The fight scene isn’t even that. Pfiefer has so many characters in this tiny apartment that most of them just stand around doing absolutely nothing while only one or two characters fight at a time. Raven and Red Robin are off just standing in a corner, minding their own business, when he gets the bright idea to teleport out of there. And he only teleports two of them for some reason! It’s not like Beast Boy or Bunker were doing anything in the fight either! Or Chimera!
And when he does focus on the characters, Pfiefer has no idea who or what he’s writing. He suddenly establishes that Power Girl loves studying ‘wrestling downloads’, but that feels like an afterthought. Like the artist drew her with Superboy in a headlock, so Pfiefer scrambled to come up with some reason why Power Girl knows how to perform a headlock. Was ‘wrestling downloads’ really the best he could come up with? Why not establish that she used to wrestle in high school or something? Why even establish anything about wrestling? Who can’t figure out a basic headlock on their own?
Not that the headlock even mattered.
I could go on and on.
But even on a big picture level, this issue is terrible. Pfiefer barely pays any lip service to any actual deeper emotions about The Elite taking Superboy into custody. There are no moral dilemmas here anymore. It’s just one big, lazy, discombobulated fight scene. There are no deeper character moments, no understandings between any of the characters. He just whooshes them through one scuffle after another without any bearing on anything. And then the issue ends with a tease that Manchester Black is going to send Red Robin and Raven to some kind of Supermax Prison? Where does that even come from?
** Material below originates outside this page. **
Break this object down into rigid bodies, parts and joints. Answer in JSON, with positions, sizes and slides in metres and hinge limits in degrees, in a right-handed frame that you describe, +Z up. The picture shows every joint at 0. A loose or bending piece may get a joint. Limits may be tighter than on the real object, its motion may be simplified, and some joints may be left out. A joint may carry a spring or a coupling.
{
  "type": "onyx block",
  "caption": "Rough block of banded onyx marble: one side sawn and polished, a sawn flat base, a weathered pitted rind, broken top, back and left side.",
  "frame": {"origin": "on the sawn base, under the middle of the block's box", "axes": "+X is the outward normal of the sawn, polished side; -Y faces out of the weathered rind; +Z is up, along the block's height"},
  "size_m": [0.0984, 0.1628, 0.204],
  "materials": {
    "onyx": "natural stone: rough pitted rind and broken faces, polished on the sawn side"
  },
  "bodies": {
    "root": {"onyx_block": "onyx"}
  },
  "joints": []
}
His script is all over the place with random concepts and references dropped here or there. Beast Boy’s father is apparently a big deal, despite never having factored into his character or this comic ever before. And Chimera can mimic the super-powers of anyone she transforms into, which makes no sense, because how do her powers know what powers other people have? It’s not like she touches them and absorbs their essence. There are just so many random instances of illogical scripting!
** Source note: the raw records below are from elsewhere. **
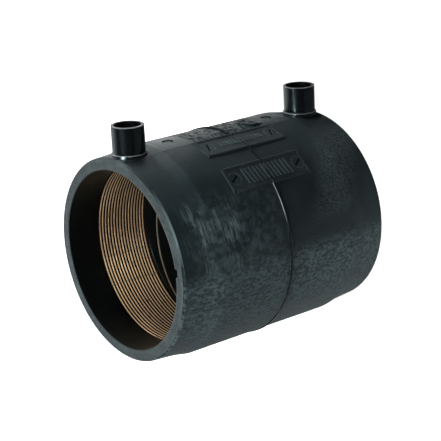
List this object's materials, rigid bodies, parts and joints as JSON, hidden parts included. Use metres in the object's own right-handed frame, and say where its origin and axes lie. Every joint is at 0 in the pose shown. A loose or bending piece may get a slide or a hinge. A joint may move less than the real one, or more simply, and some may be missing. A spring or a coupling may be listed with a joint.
{
  "type": "electrofusion coupler",
  "caption": "Electrofusion coupler for polyethylene pipe: socket barrel with a heating wire wound in its bore, two shrouded contact pins and fusion indicators.",
  "frame": {"origin": "on the axis of the bore, in the plane of the lower end face, on which the coupler stands", "axes": "+Z along the bore from the lower mouth to the upper; the two terminal shrouds point along -Y"},
  "size_m": [0.0904, 0.101, 0.1074],
  "materials": {
    "body": "black polyethylene, fine moulded grain",
    "wire": "bare drawn resistance wire, satin",
    "pin": "turned brass",
    "indicator": "black polyethylene"
  },
  "bodies": {
    "root": {"coupler_body": "body", "heating_wire": "wire", "contact_pin_lower": "pin", "contact_pin_upper": "pin", "fusion_indicator_lower": "indicator", "fusion_indicator_upper": "indicator"}
  },
  "joints": []
}
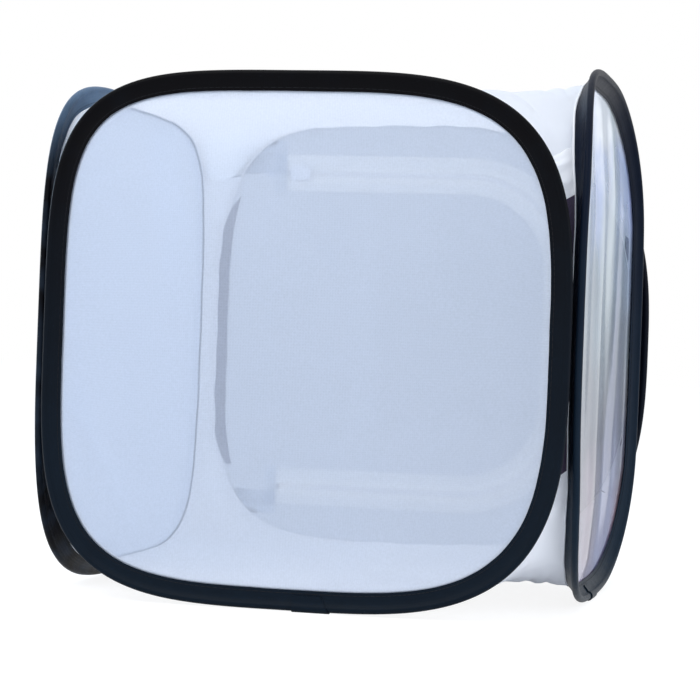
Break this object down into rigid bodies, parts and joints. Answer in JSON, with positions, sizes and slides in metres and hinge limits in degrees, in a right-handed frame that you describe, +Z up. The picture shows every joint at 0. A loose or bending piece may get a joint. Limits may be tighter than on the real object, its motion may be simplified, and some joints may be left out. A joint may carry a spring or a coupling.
{
  "type": "insect cage",
  "caption": "Square pop-up insect cage of sprung, fabric-bound loops with mesh sides, a clear window, a fabric top and floor, and a zipped mesh door in the back.",
  "frame": {"origin": "middle of the underside of the whole cage, on the ground", "axes": "+X to the window side, +Y from the front panel to the back panel with the zip door, +Z up"},
  "size_m": [0.3284, 0.3166, 0.322],
  "materials": {
    "black_binding": "dark navy-black sewn binding",
    "white_mesh": "fine white see-through mesh",
    "white_fabric": "thin white woven fabric",
    "clear_window": "clear soft sheet",
    "white_zip_tape": "white woven zip tape",
    "white_nylon": "white nylon",
    "spring_steel": "bright wire",
    "white_enamel": "white enamel on cast metal"
  },
  "bodies": {
    "front": {"floor_panel": "white_fabric", "front_binding": "black_binding", "front_ferrule": "spring_steel", "front_left_corner_tape": "black_binding", "front_mesh": "white_mesh", "front_right_corner_tape": "black_binding", "front_tape_overlap": "black_binding", "front_wire": "spring_steel", "top_panel": "white_fabric"},
    "left": {"back_left_corner_tape": "black_binding", "left_binding": "black_binding", "left_ferrule": "spring_steel", "left_mesh": "white_mesh", "left_tape_overlap": "black_binding", "left_wire": "spring_steel"},
    "back": {"back_binding": "black_binding", "back_ferrule": "spring_steel", "back_mesh": "white_mesh", "back_tape_overlap": "black_binding", "back_wire": "spring_steel", "zip_bottom_stop": "spring_steel", "zip_end_patch_bottom": "white_zip_tape", "zip_end_patch_top": "white_zip_tape", "zip_tape_outer": "white_zip_tape", "zip_teeth_outer": "white_nylon", "zip_top_stop": "spring_steel"},
    "right": {"back_right_corner_tape": "black_binding", "right_binding": "black_binding", "right_ferrule": "spring_steel", "right_tape_overlap": "black_binding", "right_window": "clear_window", "right_wire": "spring_steel"},
    "door": {"door_mesh": "white_mesh", "zip_tape_inner": "white_zip_tape", "zip_teeth_inner": "white_nylon"},
    "slider": {"zip_slider": "white_enamel"},
    "pull": {"zip_pull": "white_enamel"}
  },
  "joints": [
    {"name": "fold", "type": "hinge", "parent": "front", "child": "left", "pos_m": [-0.15883, -0.1518, 0.15], "axis": [0, 0, 1], "range_deg": [-80, 80], "deforming": ["top_panel", "floor_panel", "front_left_corner_tape"]},
    {"name": "right_fold", "type": "hinge", "parent": "front", "child": "right", "pos_m": [0.14717, -0.1518, 0.15], "axis": [0, 0, 1], "range_deg": [-80, 80], "deforming": ["front_right_corner_tape", "back_right_corner_tape"]},
    {"name": "back_fold", "type": "hinge", "parent": "left", "child": "back", "pos_m": [-0.15083, 0.1482, 0.15], "axis": [0, 0, 1], "range_deg": [-80, 80], "deforming": ["back_left_corner_tape"]},
    {"name": "door_swing", "type": "hinge", "parent": "back", "child": "door", "pos_m": [-0.07583, 0.15215, 0.15], "axis": [0, 0, 1], "range_deg": [0, 150]},
    {"name": "zip_slide", "type": "slide", "parent": "back", "child": "slider", "axis": [1, 0, 0], "range_m": [0, 0.115], "deforming": ["zip_teeth_outer", "zip_teeth_inner"]},
    {"name": "pull_swing", "type": "hinge", "parent": "slider", "child": "pull", "pos_m": [-0.08373, 0.1562, 0.271], "axis": [0, 0, 1], "range_deg": [-170, 0]}
  ],
  "couplings": [
    {"joint": "right_fold", "follows": "fold", "ratio": 1},
    {"joint": "back_fold", "follows": "fold", "ratio": -1}
  ]
}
And the art is just bad. Amateur bad. Felipe Watanabe’s characters fail in basic anatomy, with hard, angular shifts and bends. He’s pretty good when it comes to close up faces, but everything else is just wonky, like looking through a funhouse mirror.
I am still in awe at how terrible Teen Titans is as a comic. It’s always been terrible in the New 52, and the change in creative team brought absolutely nothing new or different or better to the table. This is DC’s forgotten step-child of a comic, beaten until it’s black and blue and then left to just meander along without even the slightest bit of care.
But hey, they’re glad you watch Teen Titans Go!, apparently.